Many cases from this and other courts upon the question of waiver or estoppel are there cited and commented upon.
This was an action of tort, and, once barred, cannot be revived. Vickers v. Stoneman, 73 Mich. 419 (41 N. W. 495); 19 Am. & Eng. Enc. Law (2d Ed.), 289 Oothout v. Thompson, 20 Johns. 277; Peterson v. Breitag, 88 Iowa, 418 (55 N. W. 86); Goodwyn v. Goodwyn, 16 Ga. 114; Galligher v. Hollingsworth, 3 Har. & McH. 122. The circumstances under which the statute of limitations is suspended and parties estopped to set it up by reason of their own wrongs are sufficiently discussed in Klass v. City of Detroit, supra. Mr.

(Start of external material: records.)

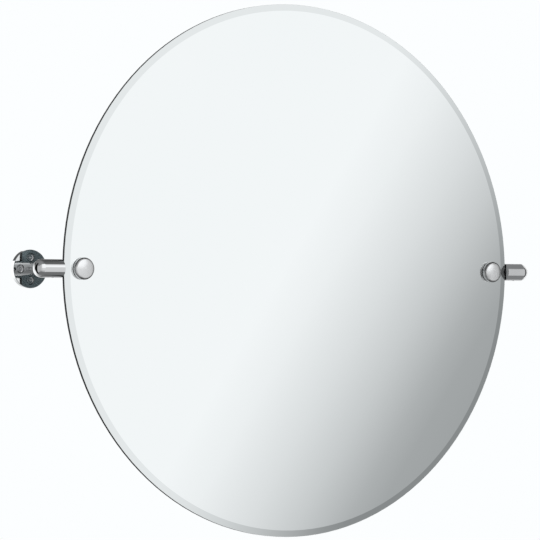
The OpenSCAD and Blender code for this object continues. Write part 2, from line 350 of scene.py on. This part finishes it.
def turned_steel(name, dark, light, roughness, centres, dished=False):
    """Steel with fine turning rings round the nearest of the centres, seen along Y.

    A dished head has a rolled rim, a painted shadow line outside it and a hollow at its middle.
    """
    pitch = 0.00028
    rim_rises = (0.0028, 0.0040)
    painted_shadow_starts = (0.0039, 0.0042)
    hollow_r = 0.0013
    rim_height, hollow_height, dish_depth = 0.6, 0.55, 1e-3
    material, t = new_material(name)
    place = t.object_place()
    flat_place = t.vector("MULTIPLY", place, SQUARE_TO_Y)
    nearest = None
    for centre in centres:
        distance = t.vector("DISTANCE", flat_place, centre)
        nearest = distance if nearest is None else t.math("MINIMUM", nearest, distance)
    wobble = t.noise(place, 900.0, 3.0)
    rings = t.rings(nearest, pitch, wobble)
    stain = t.noise(place, 130.0, 4.0, 0.6)
    colour = t.mix(stain, dark, light)
    normal = t.bump(t.plus(rings, wobble), 6e-6, 0.5)
    if dished:
        rim = t.spread(nearest, *rim_rises)
        hollow = t.spread(nearest, 0.0, hollow_r)
        dish = t.plus(t.times(rim, rim_height), t.times(hollow, hollow_height))
        normal = t.bump(dish, dish_depth, 1.0, normal)
        # Painted shadow: the colour turns nearly black from just outside the rim to the head's edge.
        colour = t.mix(t.spread(nearest, *painted_shadow_starts, 0.0, 0.85), colour, grey(0.05))
    t.surface(
        Base_Color=colour,
        Metallic=1.0,
        Roughness=t.plus(roughness, t.times(t.plus(rings, stain), 0.08)),
        Normal=normal,
    )
    return material


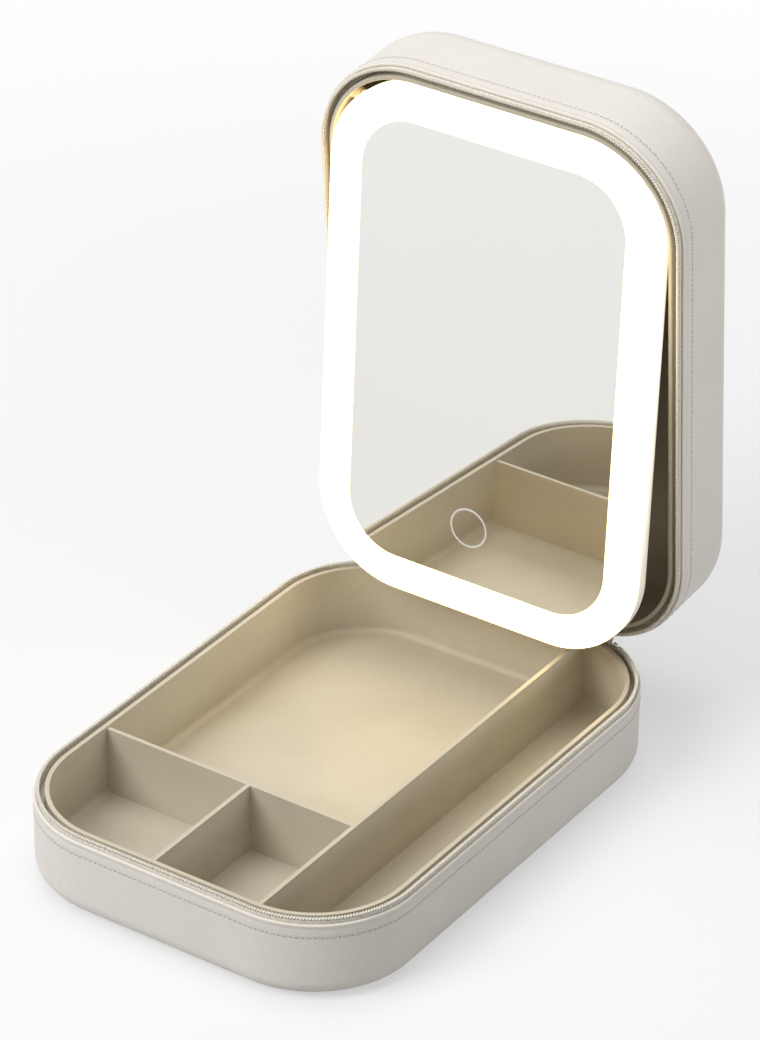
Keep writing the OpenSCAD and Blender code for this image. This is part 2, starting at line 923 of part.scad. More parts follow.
module pivot_pins() {
    color("#9a9a9c")
        panel_placed()
            both_sides()
                translate([pin_in_x, pivot_y, pivot_z])
                    rotate([0, 90, 0])
                        cylinder(r = pivot_r, h = pin_out_x - pin_in_x);
}

// Friction washers between the panel and the lid tray's bosses
module pivot_washers() {
    color("#777777")
        panel_placed()
            both_sides()
                translate([spot_x, pivot_y, pivot_z])
                    rotate([0, 90, 0])
                        ring(boss_r - 0.1, pivot_r + pin_gap, washer_t);
}

base_cover();
base_board();
base_tray();
base_zip_tape();
base_zip_teeth();
zip_stops();
zip_slider();
base_hinge_leaves();
hinge_pins();
base_rivets();
spine_flap();
lid_cover();
lid_board();
lid_tray();
lid_zip_tape();
lid_zip_teeth();
lid_hinge_leaves();
lid_rivets();
mirror_back_cover();
light_diffuser();
mirror_glass();
mirror_carrier();
mirror_foam();
led_strip();
led_chips();
battery_pack();
control_board();
board_chips();
port_circuit();
usb_port();
panel_leads();
touch_pad();
touch_ring();
panel_screws();
pivot_pins();
pivot_washers();
zip_pull();
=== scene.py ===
"""Looks for the portable vanity case: leather, stitching, zip coils, moulded trays and the lit mirror.

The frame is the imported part, in metres, with +Y to the back and +Z up. Paths and profiles are drawn in
millimetres, and MM turns them into metres. What belongs to the lid is drawn with the case shut, and LID
opens it to the rest pose.
"""
import math

import bmesh
import bpy
from mathutils import Matrix, Vector


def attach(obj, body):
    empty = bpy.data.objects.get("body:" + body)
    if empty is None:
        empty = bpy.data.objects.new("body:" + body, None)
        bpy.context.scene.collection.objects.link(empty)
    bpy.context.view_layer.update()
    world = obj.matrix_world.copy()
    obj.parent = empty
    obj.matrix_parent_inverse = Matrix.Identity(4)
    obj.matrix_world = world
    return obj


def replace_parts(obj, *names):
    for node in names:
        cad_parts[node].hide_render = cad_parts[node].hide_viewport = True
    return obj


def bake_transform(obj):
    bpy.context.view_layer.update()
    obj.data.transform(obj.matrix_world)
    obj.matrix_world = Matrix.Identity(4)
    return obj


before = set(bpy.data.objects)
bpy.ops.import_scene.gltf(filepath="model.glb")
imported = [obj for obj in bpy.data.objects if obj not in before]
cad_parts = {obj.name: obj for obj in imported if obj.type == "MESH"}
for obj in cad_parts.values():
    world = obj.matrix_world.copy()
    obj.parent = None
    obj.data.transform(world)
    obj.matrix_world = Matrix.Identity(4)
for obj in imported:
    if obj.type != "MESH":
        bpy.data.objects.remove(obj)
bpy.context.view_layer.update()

MM = 0.001

# Sizes repeated from the part's source, in millimetres and degrees
CASE_W, CASE_L, CORNER_R = 170.0, 243.0, 45.5
BASE_H, SEAM = 34.0, 7.2
HINGE_Y, HINGE_Z, OPEN = 118.7, 37.6, 85.5
SPINE_T = 0.8
COIL_END, LID_COIL_END = 66.0, 49.0
PIVOT_Y, PIVOT_Z, MIRROR_TILT, PANEL_FACE = -100.0, 44.1, 7.0, 37.9

LID_RIM = HINGE_Z + SEAM / 2
# Centres of the corner arcs, from the middle of the case
HALF_W, HALF_L = CASE_W / 2 - CORNER_R, CASE_L / 2 - CORNER_R


# ---------------------------------------------------------------- frames and paths

def turn_about(y, z, deg):
    """Rotation about an axis along X through (y, z), in millimetres."""
    at = Vector((0, y, z)) * MM
    return Matrix.Translation(at) @ Matrix.Rotation(math.radians(deg), 4, "X") @ Matrix.Translation(-at)


LID = turn_about(HINGE_Y, HINGE_Z, -OPEN)
TILT = turn_about(PIVOT_Y, PIVOT_Z, -MIRROR_TILT)
REST = Matrix.Identity(4)


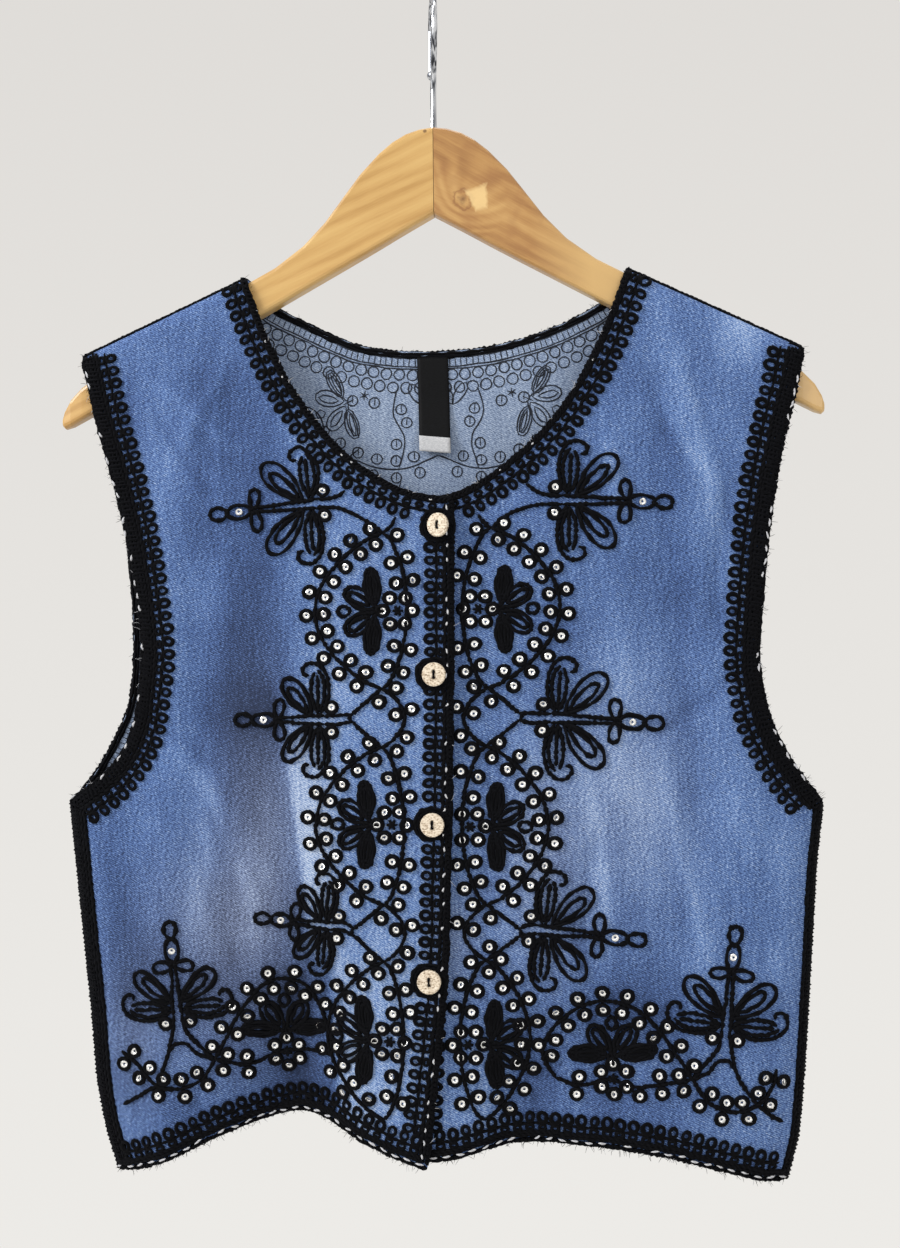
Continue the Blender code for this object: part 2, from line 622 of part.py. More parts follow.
def hook_path():
    """Centre line of the hook: shank, bend, turn over the rail and tail."""
    top = WIRE_R - HOOK_R
    path = [(0.0, HANGER[0].top + SEAM_GAP)] + [(bend.y, bend.z) for bend in HOOK_SHANK]
    for degrees in range(200, -1, -20):
        angle = math.radians(degrees)
        path.append((HOOK_R * math.cos(angle), top + HOOK_R * math.sin(angle)))
    path.append((HOOK_R, HOOK_TAIL))
    turn = (math.sin(HOOK_TURN), math.cos(HOOK_TURN))
    return [(y * turn[0], y * turn[1], z) for y, z in path]


def build_hook():
    """The wire hook with a small ball at its tail, as one closed body."""
    path = np.array(hook_path())
    tangent = np.gradient(path, axis=0)
    tangent /= np.linalg.norm(tangent, axis=1, keepdims=True)
    side = np.array([math.cos(HOOK_TURN), -math.sin(HOOK_TURN), 0.0])
    centres = list(path)
    radii = [WIRE_R] * len(path)
    tangents = list(tangent)
    end, down = path[-1], np.array([0.0, 0.0, -1.0])
    tangents[-1] = down
    for degrees in BALL_ANGLES:
        angle = math.radians(degrees)
        centres.append(end + down * (HOOK_BALL * (1 - math.cos(angle))))
        radii.append(HOOK_BALL * math.sin(angle))
        tangents.append(down)
    rings = []
    for centre, radius, direction in zip(centres, radii, tangents):
        up = np.cross(direction, side)
        turns = np.arange(HOOK_SIDES) * 2 * math.pi / HOOK_SIDES
        rings.append(centre + radius * (np.outer(np.cos(turns), side) + np.outer(np.sin(turns), up)))
    rings = np.array(rings)
    add_object("hanger_hook", loft_mesh("hook", rings), CHROME)


def circle_spline(curve, x, y, radius, count):
    """Add one closed circle to a flat curve."""
    spline = curve.splines.new("POLY")
    spline.points.add(count - 1)
    for k in range(count):
        angle = 2 * math.pi * k / count
        spline.points[k].co = ((x + radius * math.cos(angle)) * MM,
                               (y + radius * math.sin(angle)) * MM, 0.0, 1.0)
    spline.use_cyclic_u = True


def weld(mesh):
    """Join the points of a mesh that lie on each other."""
    shape = bmesh.new()
    shape.from_mesh(mesh)
    bmesh.ops.remove_doubles(shape, verts=shape.verts, dist=0.01 * MM)
    shape.to_mesh(mesh)
    shape.free()


def build_buttons():
    """Flat round buttons with two holes, each lying on the upper front's trim."""
    bevel = BUTTON_BEVEL
    for number, button in enumerate(BUTTONS, 1):
        curve = bpy.data.curves.new("button", "CURVE")
        curve.dimensions = "2D"
        curve.fill_mode = "BOTH"
        curve.extrude = (BUTTON_THICK / 2 - bevel) * MM
        curve.bevel_depth = bevel * MM
        curve.bevel_resolution = 0
        circle_spline(curve, 0.0, 0.0, BUTTON_R - bevel, 24)
        for sign in (-1, 1):
            circle_spline(curve, 0.0, sign * BUTTON_HOLE_PITCH / 2, BUTTON_HOLE_R + bevel, 8)
        holder = bpy.data.objects.new("button_curve", curve)
        graph = bpy.context.evaluated_depsgraph_get()
        collection.objects.link(holder)
        graph.update()
        mesh = bpy.data.meshes.new_from_object(holder.evaluated_get(graph))
        bpy.data.objects.remove(holder)
        x, z = np.array([button.x]), np.array([button.z])
        y = float(front_y(x, z, "left")[0])
        lift = CLOTH / 2 + TRIM_LIFT + TRIM_THICK + button.lift + BUTTON_THICK / 2
        turn = math.cos(button.turn), math.sin(button.turn)
        for vertex in mesh.vertices:
            across, up, out = vertex.co.x, vertex.co.y, vertex.co.z
            vertex.co = (button.x * MM + across * turn[0] - out * turn[1],
                         (y - lift) * MM - across * turn[1] - out * turn[0],
                         button.z * MM + up)
        weld(mesh)
        mesh.materials.clear()
        add_object("button_%d" % number, mesh, COCONUT)


for old in list(bpy.data.objects):
    bpy.data.objects.remove(old)
collection = bpy.data.collections.new("embroidered_vest")
bpy.context.scene.collection.children.link(collection)

DENIM = material("washed_denim", (0.115, 0.215, 0.48), 0.9)
BLACK_WOOL = material("black_wool_cord", (0.006, 0.006, 0.008), 0.95)
WOOD = material("pale_beech", (0.60, 0.36, 0.15), 0.45)
CHROME = material("chrome_wire", (0.75, 0.75, 0.76), 0.18, 1.0)
COCONUT = material("pale_coconut_shell", (0.55, 0.43, 0.30), 0.55)
LABEL_CLOTH = material("black_label_cloth", (0.008, 0.008, 0.01), 0.7)

front_panels = {side: build_front(side) for side in ("left", "right")}
back_panel, back_left, back_right = build_back()
build_seams(front_panels, back_panel, back_left, back_right)
build_label()
for arm in ("left", "right"):
    build_wood(arm)
build_hook()
build_buttons()
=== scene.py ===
# %% [markdown]
# An embroidered denim vest on a wooden hanger
#
# The solids in the frame already have the right size and place. This lesson dresses them:
# each cloth panel gets a thin shell with folds, each trim gets real cords and loops, and the
# embroidery, sequins, buttons and wood get their finish. Everything is worked out in
# millimetres with numpy and put into meshes in metres.

# %% Load the frame and keep its box
import math
from collections import namedtuple

import bpy
import numpy as np
from mathutils import Matrix


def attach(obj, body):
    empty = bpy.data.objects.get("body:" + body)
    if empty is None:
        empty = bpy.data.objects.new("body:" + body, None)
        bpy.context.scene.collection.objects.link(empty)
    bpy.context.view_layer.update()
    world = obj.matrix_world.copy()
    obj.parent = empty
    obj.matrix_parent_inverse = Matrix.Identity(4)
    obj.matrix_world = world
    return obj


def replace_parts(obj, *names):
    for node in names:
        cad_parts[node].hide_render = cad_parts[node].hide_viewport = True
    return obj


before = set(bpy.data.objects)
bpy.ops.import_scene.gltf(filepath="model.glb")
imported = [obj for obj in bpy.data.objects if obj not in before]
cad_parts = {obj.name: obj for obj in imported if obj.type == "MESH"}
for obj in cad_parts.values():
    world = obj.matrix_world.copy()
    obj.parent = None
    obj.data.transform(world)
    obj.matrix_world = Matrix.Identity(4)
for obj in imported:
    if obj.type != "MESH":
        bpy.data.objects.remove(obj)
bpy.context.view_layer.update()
MM = 0.001

# %% [markdown]
# The view
#
# A photograph's viewing angle is a camera position, a direction and a lens. Here the camera
# is level with the middle of the vest, 0.8 m away, a little to the right and rolled by half a
# degree. Its three axes are written straight into a matrix, which is clearer than angles.

# %% Camera at the picture's viewing angle
IMAGE_HEIGHT = 1248.0          # the picture is taken as 900 by 1248
FOCAL_PIXELS = 1363.0
SENSOR = 36.0
VIEW_DISTANCE = 0.80
VIEW_TURN = math.radians(4.0)
VIEW_ROLL = math.radians(0.6)
VIEW_TARGET = np.array([0.0066, 0.0, -0.3645])


def stand(name, data, right, up, back, place):
    """Put a camera or lamp at a place, by its right, up and back axes."""
    thing = bpy.data.objects.new(name, data)
    thing.matrix_world = Matrix([[right[k], up[k], back[k], place[k]] for k in range(3)]
                                + [[0.0, 0.0, 0.0, 1.0]])
    bpy.context.collection.objects.link(thing)
    return thing


level = np.array([math.cos(VIEW_TURN), math.sin(VIEW_TURN), 0.0])
forward = np.array([-math.sin(VIEW_TURN), math.cos(VIEW_TURN), 0.0])
upright = np.array([0.0, 0.0, 1.0])
lens = bpy.data.cameras.new("view")
lens.sensor_width = SENSOR
lens.lens = FOCAL_PIXELS * SENSOR / IMAGE_HEIGHT
bpy.context.scene.camera = stand(
    "view", lens, math.cos(VIEW_ROLL) * level - math.sin(VIEW_ROLL) * upright,
    math.sin(VIEW_ROLL) * level + math.cos(VIEW_ROLL) * upright, -forward,
    VIEW_TARGET - VIEW_DISTANCE * forward)
print("lens in millimetres:", round(lens.lens, 1))

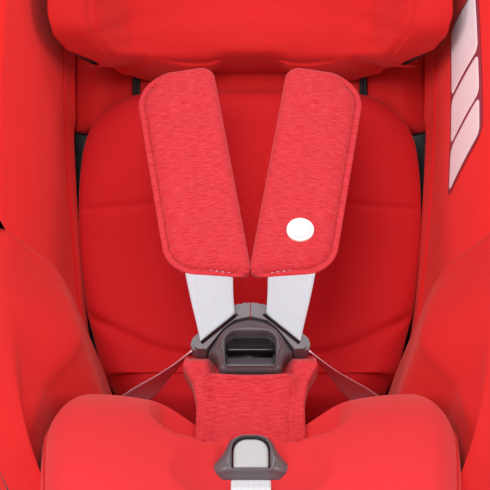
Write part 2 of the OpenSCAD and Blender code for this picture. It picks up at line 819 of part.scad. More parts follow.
// Half of the chevron that both tongues form above the housing, with the slot for the webbing.
TONGUE_INNER = [[0.3, 32.6], [13.4, 29], [21.4, 21.4], [34.8, 2.4], [42, 2.8]];
TONGUE_OUTER = [[46, 4.5], [47.3, 9], [45.8, 14.5], [42.5, 18], [16, 44], [9, 46.5], [0.3, 45.4]];
TONGUE_BACK = [[44, 5], [10, 38.2], [6, 45], [0.3, 45]];
SLOT_LOW = [40.5, 9.5];
SLOT_HIGH = [12, 36.5];
module tongue(side) {
  run = SLOT_HIGH - SLOT_LOW;
  tilt = atan2(run[1], run[0]);
  color(warm_grey) on_buckle() on_side(side) {
    difference() {
      union() {
        outline_plate(concat(TONGUE_INNER, TONGUE_OUTER), -6, 4);
        outline_plate(concat(TONGUE_INNER, TONGUE_BACK), -10, -6);
      }
      translate([SLOT_LOW[0], 0, SLOT_LOW[1]]) rotate([0, -tilt, 0]) translate([0, -11, -0.5])
        cube([norm(run), 20, 4.5]);
    }
    translate([2.5, -1.4, blade_z]) cube([14, 3, blade_h]);
  }
}

// ---------- harness adjuster ----------

// Frame of the adjuster on the front slope of the cushion: z up the slope, -y out of it.
adjuster_at = [0, -229.5, 253.5];
adjuster_lean = -50;
module on_adjuster() {
  translate(adjuster_at) rotate([adjuster_lean, 0, 0]) children();
}

module adjuster_pocket(grow) {
  on_adjuster() translate([-21 - grow, -9, -19 - grow]) cube([42 + 2 * grow, 70, 36 + 2 * grow]);
}

BEZEL_HALF = [[20, -20], [31, -13], [29, -8.5], [22, -3], [19, 7], [16.5, 14.5], [10, 19]];
BEZEL = concat(BEZEL_HALF, [for (i = [len(BEZEL_HALF) - 1:-1:0]) [-BEZEL_HALF[i][0], BEZEL_HALF[i][1]]]);
lever_w = 27.6;
lever_low = -13.6;
lever_high = 11.6;
lever_pivot = [-11, -11.5];
module adjuster_bezel() {
  color(warm_grey) on_adjuster() difference() {
    outline_plate(BEZEL, -18, -9.5);
    translate([-lever_w / 2 - 0.4, -20, lever_low - 0.6])
      cube([lever_w + 0.8, 40, lever_high - lever_low + 2.2]);
  }
}

module adjuster_frame() {
  color(steel) on_adjuster() difference() {
    translate([-19, -8.5, -17]) cube([38, 24, 32]);
    translate([-16, -10, -14]) cube([32, 23, 26]);
    translate([-17, 10, -4]) cube([34, 10, 8]);
  }
}

// The lever turns on a pin across its lower end, and its nose reaches into the frame.
module adjuster_button() {
  color(silver) on_adjuster() {
    plate(lever_w, lever_low, lever_high, -16.5, -11, 7);
    bar_x(-lever_w / 2, lever_w / 2, lever_pivot[0], lever_pivot[1], 1.4);
    translate([-8, -11, -8]) cube([16, 16, 16]);
  }
}

// The free tail over the front of the cushion, and the run under the shell to the yoke.
tail_w = 30;
tail_lip = [-300, 214];
module adjuster_strap() {
  below = [for (u = steps(2.6, 7.8, 14)) let (p = seat_point(u, 0, -shell_wall - 20)) [p[1], p[2]]];
  color(web_grey) {
    webbing([[-259, 254], tail_lip, tail_lip - [0, 70]], 0, tail_w);
    webbing(below, 0, tail_w);
  }
}

// ---------- lower harness and tether at the back ----------

module harness_yoke() {
  color(steel) on_back() difference() {
    translate([-88, shell_wall + 19, -16]) cube([176, 3, 28]);
    for (s = [-1, 1]) translate([s * stem_x - 20, shell_wall + 18, -2]) cube([40, 6, 5]);
    translate([-17, shell_wall + 18, -12]) cube([34, 6, 5]);
  }
}

// The top tether, stowed against the rear cover: strap, snap hook and the gate across the hook's mouth.
tether_y = shell_wall + cavity + 4;
hook_low = 34;
gate_x = 14.3;
gate_pivot_z = hook_low + 43;
module tether_strap() {
  color(charcoal) on_back() translate([-12, tether_y + 2, hook_low + 57]) cube([24, webbing_t, 130]);
}

module tether_hook() {
  color(steel) on_back() difference() {
    plate(38, hook_low, hook_low + 66, tether_y, tether_y + 3, 12);
    translate([-12.5, tether_y + 1.6, hook_low + 56]) cube([25, 4, 14]);
    plate(22, hook_low + 12, hook_low + 40, tether_y - 1, tether_y + 4, 9);
    translate([0, tether_y - 1, hook_low + 18]) cube([30, 5, 16]);
    translate([gate_x, tether_y - 1, gate_pivot_z]) rotate([-90, 0, 0]) cylinder(r = 1.6, h = 5);
  }
}

module tether_gate() {
  color(silver) on_back() {
    translate([gate_x - 2, tether_y + 3.2, hook_low + 12]) cube([4, 2, 34]);
    translate([gate_x, tether_y + 0.2, gate_pivot_z]) rotate([-90, 0, 0]) cylinder(r = 1.5, h = 4);
  }
}

// ---------- nodes ----------

base_tray();
base_cover();
base_feet();
base_screws();
recline_rails();
recline_rack();
arm_guides();
arm_button("left");  // arm_button_left
arm_button("right");  // arm_button_right
arm_bars();
connector("left");  // connector_left
connector("right");  // connector_right
jaw_pins();
jaw("left");  // jaw_left
jaw("right");  // jaw_right
connector_button("left");  // connector_button_left
connector_button("right");  // connector_button_right
seat_shell();
rear_cover();
recline_sled();
slide_blocks();
recline_handle();
recline_lock_bar();
seat_pad();
back_pad();
wing_pads();
hip_bolsters();
infant_insert();
instruction_label();
guide_rods();
height_rack();
headrest_carriage();
headrest_shell();
headrest_pad();
headrest_lever();
headrest_bolt();
harness_yoke();
shoulder_pad("left");  // shoulder_pad_left
shoulder_pad("right");  // shoulder_pad_right
pad_badge();
shoulder_strap("left");  // shoulder_strap_left
shoulder_strap("right");  // shoulder_strap_right
strap_risers();
lap_strap("left");  // lap_strap_left
lap_strap("right");  // lap_strap_right
crotch_strap();
strap_anchors();
crotch_pad();
buckle_housing();
buckle_button();
buckle_spring();
tongue("left");  // tongue_left
tongue("right");  // tongue_right
adjuster_bezel();
adjuster_frame();
adjuster_button();
adjuster_strap();
tether_strap();
tether_hook();
tether_gate();
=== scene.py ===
import json
import math

import bpy
import numpy as np
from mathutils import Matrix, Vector


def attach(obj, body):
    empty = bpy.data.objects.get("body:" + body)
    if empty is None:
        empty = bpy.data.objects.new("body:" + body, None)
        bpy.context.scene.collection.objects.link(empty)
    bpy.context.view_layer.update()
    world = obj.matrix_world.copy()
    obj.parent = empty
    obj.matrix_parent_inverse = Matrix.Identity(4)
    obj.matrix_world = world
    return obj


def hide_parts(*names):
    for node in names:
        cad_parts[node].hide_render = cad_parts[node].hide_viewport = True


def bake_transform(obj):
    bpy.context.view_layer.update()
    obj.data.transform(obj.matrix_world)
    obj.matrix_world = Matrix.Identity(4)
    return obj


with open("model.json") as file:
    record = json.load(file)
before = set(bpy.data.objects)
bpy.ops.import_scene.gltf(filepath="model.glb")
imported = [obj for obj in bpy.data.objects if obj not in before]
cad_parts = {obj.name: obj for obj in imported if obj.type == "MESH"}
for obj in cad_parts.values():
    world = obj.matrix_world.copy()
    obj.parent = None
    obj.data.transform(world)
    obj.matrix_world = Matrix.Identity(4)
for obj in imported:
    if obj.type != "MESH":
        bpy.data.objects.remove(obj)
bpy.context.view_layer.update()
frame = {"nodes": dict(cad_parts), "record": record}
nodes = frame["nodes"]
scene = bpy.context.scene
MM = 0.001

# ---------------------------------------------------------------- curves and lofted surfaces, in millimetres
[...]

Grant, his attorneys, and the members of the council all fully understood that he then had no legal claim against the city; in other words, they knew that his claim was absolutely barred by the statute. Can the officers of a corporation, by consenting to consider a claim absolutely barred by the statute, revive it ? No such authority can be implied, and, in the absence of express authority, it does not exist. We are cited to no case holding that it does.
Judgment affirmed.
Carpenter, Montgomery, and Hooker, JJ., concurred with Grant, J. ' Moore, C. J., concurred, in the result.